UNIVERSAL MELODY
Pythagoras was perceptive
enough to study the musical
sounds and their relationship with Mathematics. He
maintained that the orbit
of the ‘heavenly bodies’ –
a term given to all matter
of Space: Planets; Stars;
Asteroids etc - and their
accompanying sounds were in
harmony with each other. The
result was a beautiful, perpetual
universal melody.
Plato
described
in ‘Timeus’
how
the
Demiurgus
forged the
world dividing the main
‘substance’ in
harmonic intervals. His conclusion,
through
Epinomis’s
voice, was that ‘the heavenly bodies play the best of the songs’, and
if we read a little further…
Iamblichus wrote of Pythagoras in
his book entitled ‘Protepticus’:
‘He used a divine, ineffable and
undecipherable power.
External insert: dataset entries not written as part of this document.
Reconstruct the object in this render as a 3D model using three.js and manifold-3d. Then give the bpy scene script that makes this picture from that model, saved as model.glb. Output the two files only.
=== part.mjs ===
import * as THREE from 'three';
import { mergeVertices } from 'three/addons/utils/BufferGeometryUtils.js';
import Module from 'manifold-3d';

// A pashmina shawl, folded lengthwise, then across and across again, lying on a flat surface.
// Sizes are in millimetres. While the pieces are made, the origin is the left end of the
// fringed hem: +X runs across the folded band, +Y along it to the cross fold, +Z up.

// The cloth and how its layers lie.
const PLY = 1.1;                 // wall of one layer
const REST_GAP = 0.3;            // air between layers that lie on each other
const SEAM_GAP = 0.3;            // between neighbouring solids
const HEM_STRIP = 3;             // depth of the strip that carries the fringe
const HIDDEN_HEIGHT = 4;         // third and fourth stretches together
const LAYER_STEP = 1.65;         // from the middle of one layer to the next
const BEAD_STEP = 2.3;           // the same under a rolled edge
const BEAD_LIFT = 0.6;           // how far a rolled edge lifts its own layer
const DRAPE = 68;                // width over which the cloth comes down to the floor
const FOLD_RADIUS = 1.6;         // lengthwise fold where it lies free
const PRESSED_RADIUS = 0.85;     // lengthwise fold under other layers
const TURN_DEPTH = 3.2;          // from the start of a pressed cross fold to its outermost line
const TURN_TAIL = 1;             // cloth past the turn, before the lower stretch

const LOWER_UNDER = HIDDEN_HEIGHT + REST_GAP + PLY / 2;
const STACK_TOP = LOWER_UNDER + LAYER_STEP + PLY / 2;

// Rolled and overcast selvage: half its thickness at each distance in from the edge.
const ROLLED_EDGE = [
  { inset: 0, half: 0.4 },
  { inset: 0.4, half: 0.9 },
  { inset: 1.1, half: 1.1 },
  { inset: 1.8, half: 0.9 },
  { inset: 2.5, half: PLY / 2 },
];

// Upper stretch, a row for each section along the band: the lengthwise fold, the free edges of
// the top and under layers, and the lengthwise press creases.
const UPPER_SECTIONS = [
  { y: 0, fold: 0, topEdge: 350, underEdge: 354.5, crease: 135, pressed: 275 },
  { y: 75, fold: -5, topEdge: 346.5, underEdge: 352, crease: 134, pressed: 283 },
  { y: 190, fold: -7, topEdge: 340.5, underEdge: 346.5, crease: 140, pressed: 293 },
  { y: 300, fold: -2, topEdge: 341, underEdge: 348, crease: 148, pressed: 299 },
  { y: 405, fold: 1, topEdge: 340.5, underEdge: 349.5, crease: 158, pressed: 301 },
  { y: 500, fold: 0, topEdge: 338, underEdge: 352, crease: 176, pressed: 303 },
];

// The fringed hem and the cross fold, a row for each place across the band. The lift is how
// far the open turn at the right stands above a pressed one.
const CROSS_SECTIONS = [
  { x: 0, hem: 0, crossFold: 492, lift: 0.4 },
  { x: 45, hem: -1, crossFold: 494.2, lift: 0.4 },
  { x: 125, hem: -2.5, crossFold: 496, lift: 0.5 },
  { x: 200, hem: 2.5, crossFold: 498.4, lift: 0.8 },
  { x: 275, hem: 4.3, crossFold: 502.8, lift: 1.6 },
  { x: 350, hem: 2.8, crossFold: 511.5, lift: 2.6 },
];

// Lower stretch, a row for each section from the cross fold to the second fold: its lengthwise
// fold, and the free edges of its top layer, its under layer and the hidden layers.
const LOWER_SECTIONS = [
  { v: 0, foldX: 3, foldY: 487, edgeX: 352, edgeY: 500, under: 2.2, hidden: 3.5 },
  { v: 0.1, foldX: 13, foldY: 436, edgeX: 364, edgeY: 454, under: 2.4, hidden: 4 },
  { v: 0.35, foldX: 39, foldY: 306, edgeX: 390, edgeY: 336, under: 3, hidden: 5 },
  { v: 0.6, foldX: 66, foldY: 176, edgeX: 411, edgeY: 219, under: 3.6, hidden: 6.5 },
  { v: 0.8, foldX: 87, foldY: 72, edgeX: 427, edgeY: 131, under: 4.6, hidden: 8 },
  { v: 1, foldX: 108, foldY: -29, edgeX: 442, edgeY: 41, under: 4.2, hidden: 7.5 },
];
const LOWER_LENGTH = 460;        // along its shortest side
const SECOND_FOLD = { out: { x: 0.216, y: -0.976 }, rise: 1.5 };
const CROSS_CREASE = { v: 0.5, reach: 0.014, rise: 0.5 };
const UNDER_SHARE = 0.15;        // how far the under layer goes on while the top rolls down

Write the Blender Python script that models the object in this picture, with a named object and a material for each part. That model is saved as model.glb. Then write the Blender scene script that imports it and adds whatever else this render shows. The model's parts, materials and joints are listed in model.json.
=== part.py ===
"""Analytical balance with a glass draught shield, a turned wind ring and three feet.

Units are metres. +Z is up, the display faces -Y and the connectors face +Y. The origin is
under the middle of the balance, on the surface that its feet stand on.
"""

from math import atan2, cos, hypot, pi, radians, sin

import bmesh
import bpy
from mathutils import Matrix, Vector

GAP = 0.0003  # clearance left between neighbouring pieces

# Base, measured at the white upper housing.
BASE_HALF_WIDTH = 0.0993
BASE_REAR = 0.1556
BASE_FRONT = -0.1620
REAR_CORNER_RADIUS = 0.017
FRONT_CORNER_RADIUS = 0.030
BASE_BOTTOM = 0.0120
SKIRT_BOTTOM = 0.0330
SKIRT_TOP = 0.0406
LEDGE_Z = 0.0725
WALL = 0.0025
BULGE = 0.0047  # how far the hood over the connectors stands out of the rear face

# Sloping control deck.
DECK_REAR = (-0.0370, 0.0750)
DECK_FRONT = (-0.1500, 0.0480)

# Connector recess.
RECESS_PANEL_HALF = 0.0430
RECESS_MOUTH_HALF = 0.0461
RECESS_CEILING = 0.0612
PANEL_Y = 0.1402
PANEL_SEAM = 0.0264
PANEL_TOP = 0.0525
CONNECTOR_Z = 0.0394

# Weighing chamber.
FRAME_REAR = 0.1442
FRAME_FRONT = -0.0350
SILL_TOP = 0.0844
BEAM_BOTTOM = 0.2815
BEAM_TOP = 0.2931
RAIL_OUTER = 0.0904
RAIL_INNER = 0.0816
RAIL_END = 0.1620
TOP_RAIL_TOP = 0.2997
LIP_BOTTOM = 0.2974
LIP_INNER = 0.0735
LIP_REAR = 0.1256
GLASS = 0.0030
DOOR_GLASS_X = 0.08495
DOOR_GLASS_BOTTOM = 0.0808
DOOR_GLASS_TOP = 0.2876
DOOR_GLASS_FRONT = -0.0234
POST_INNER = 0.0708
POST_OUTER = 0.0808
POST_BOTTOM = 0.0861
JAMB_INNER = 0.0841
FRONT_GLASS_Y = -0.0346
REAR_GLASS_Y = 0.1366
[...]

That is how
he could concentrate and listen
to the sublime symphony of the
spheres. He was able to understand the universal harmony and
the concert of the spheres and the
Heavenly bodies’.
‘This harmony produces a music
much more beautiful and intense
than the worldly music’.
Whether Pythagoras was the first
to be aware of this Interstellar
Orchestra or not, it would seem
that the comparison between the
Cosmos and a huge musical instrument has been assumed from the
Middle Ages right through to the
present day.
So it seems that Iamblichus attributed to Pythagoras a special power
– a divine power – one that was
indicipherable. He is held as someone with skills far beyond our own.